Something’s not working. And people are noticing. And it’s not just Johnson and her new pro-life-activist friends who are wondering why taxpayers ought to be paying for a questionable business model, and one that relies on and feeds abortion.

“Isn’t it interesting that the president of Planned Parenthood reacted like the high-priced $600K/year CEO that she is, by talking about their ‘brand’?” Charmaine Yoest, president of Americans United for Life, reacts to the brand concern. She’s concerned too: “There’s no denying that Planned Parenthood has a strong brand — they are a $1 billion company. Also no denying they are the world’s largest abortion business. And over $360 million of our tax dollars indirectly subsidizes their marketing machine. So the challenge in front of us as a pro-life movement is to aggressively and shrewdly counter their Madison Avenue tactics with the truth. Abortion is big business. And Planned Parenthood is the biggest of the big. They’ve deployed a small army of lobbyists on the Hill right now to protect their federal subsidy. And the Republicans are taking a principled stand against an entrenched interest. In doing so they are supported by the vast majority — over 70 percent — of Americans who consistently tell pollsters they don’t want their tax dollars going toward abortion. They are doing what the American people told them to do in November and shining the light of inquiry on an industry bloated with tax subsidy and awash in controversy. I call that smart politics.”

And they’ve made a dent. They’ve certainly gotten Planned Parenthood’s attention, or it wouldn’t bother to blanket the Hill today — and so many other days (including, it seems, with paid help). Or to mimic Susan B. Anthony List with a competing bus tour of their own.

“From a fiscal standpoint, why are U.S. taxpayers borrowing money at a record rate to, in part, provide grants to an organization, Planned Parenthood, which raised $388 million more than it spent from 2002 to 2007?” Donovan asks. “There might even be a rule there for Congress to consider — any nonprofit that applies for federal funds should be required to reveal its reserves and explain why the taxpayers and not the nonprofit should bear the cost of the activity the grant covers. The easiest way to get to this result, of course, is to defund the grant program until the nonprofit can demonstrate real need for its services.”

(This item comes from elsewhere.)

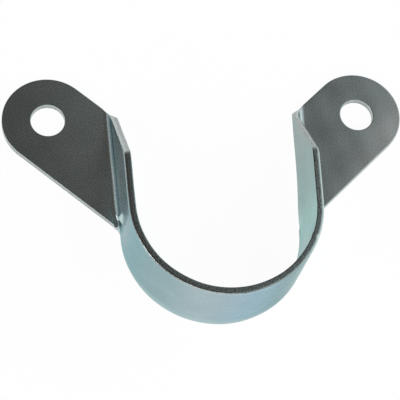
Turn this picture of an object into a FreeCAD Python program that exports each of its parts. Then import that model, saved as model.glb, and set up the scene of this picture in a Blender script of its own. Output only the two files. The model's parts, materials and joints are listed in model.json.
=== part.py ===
"""Conduit strap: one strip of zinc plated mild steel, pressed to a U with two folded ears.

The body is drawn square to the right leg: X runs out of that leg, Y runs along it away from
the round of the U, and Z is the pipe's axis, with the mounting plane at Z = 0.  The left half
is mirrored, and the body's Placement turns the whole by the splay, so that the U opens along +Y.
"""
import FreeCAD, Part
import Sketcher
import math
import os
import re

NODE = "strap"

# Driving dimensions, in millimetres and degrees.
DIMENSIONS = [
    ("seat_radius", 19.2, "inside radius of the U: half the conduit's outside diameter"),
    ("thickness", 1.6, "sheet"),
    ("band_width", 20.0, "width of the strip along the pipe"),
    ("splay", 1.6, "lean of each leg away from the other, degrees"),
    ("bend_radius", 1.5, "inside radius of the fold between leg and ear"),
    ("neutral_share", 0.5, "depth of the unstretched layer in the fold, as a share of the sheet"),
    ("ear_width", 20.5, "across the ear's two straight edges, and its round end's diameter"),
    ("ear_angle", 43.0, "slope of those edges from the leg's outward normal, degrees"),
    ("ear_start", 1.8, "height above the round at which the lower edge would reach the leg"),
    ("ear_reach", 13.9, "hole centre, outward from the leg's outer face"),
    ("hole_diameter", 7.6, "punched screw hole"),
    ("fold_runout", 2.4, "length in which the fold's lower end flattens into the band"),
    ("edge_roll", 0.4, "radius that the punch draws on the outer skin's edges"),
]
ALIASES = [alias for alias, size, meaning in DIMENSIONS]

# Sizes that follow from them, each a formula in those names and in the names here.
WORKED_OUT = {
    "leg_face": "seat_radius + thickness",
    "fold_rise": "thickness + bend_radius",
    "fold_axis": "leg_face + bend_radius",
    "fold_length": "pi / 2 * (bend_radius + neutral_share * thickness)",
    "slope": "tan(ear_angle * 1 deg)",
    "fold_drop": "slope * fold_length",
    "ear_mouth": "ear_width / cos(ear_angle * 1 deg)",
    "ear_low": "ear_start + slope * bend_radius",
    "ear_high": "ear_low + ear_mouth",
    "ear_x": "leg_face + ear_reach",
    "ear_centre": "ear_start + ear_mouth / 2 + slope * ear_reach",
    "leg_high": "ear_high - fold_drop",
    "leg_front": "leg_high - slope * (band_width - fold_rise)",
    "runout_low": "ear_low - fold_runout",
}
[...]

Donovan, who co-authored the 1991 book Blessed Are the Barren about Planned Parenthood, continues: “ In the meantime, we are operating with the cruel irony that taxpayers are borrowing heavily from their children and grandchildren to fund programs that are quite busy about depleting the ranks of those children and grandchildren. As the low-birthrate, top-heavy welfare states of Europe are fast discovering through sovereign-debt crises and riots in the streets, this is a recipe for trainwreck.”

Not sure what to believe about Planned Parenthood? The Chiaroscuro Foundation gives a good primer in its recent “Does Planned Parenthood Need or Deserve Federal Funds?” report. But the questions shouldn’t and won’t stop with a Continuing Resolution or whatever the ultimate resolution of the 2011 budget fight is. Florida Republican congressman Cliff Stearns, chairman of the Energy & Commerce Committee’s Oversight and Investigations Subcommittee, which has oversight authority over the Department of Health and Human Services, promises hearings to come, complete with the department’s secretary — promising it gets some attention. And local officials, scared away from investigating complaints or otherwise holding Planned Parenthood accountable to basic law around the country because of the persecution of former Kansas attorney general Phill Kline has received for doing just that, may have a new momentum.

This is not your mother’s opposition to Planned Parenthood. Planned Parenthood’s defensive action today signals that we’re entering a new season — one in which Americans who were never on the direct-mail list of any pro-life group are, at minimum, asking questions. For Planned Parenthood’s federal funding, a little education may be a dangerous thing.

— Kathryn Jean Lopez is editor-at-large of National Review Online.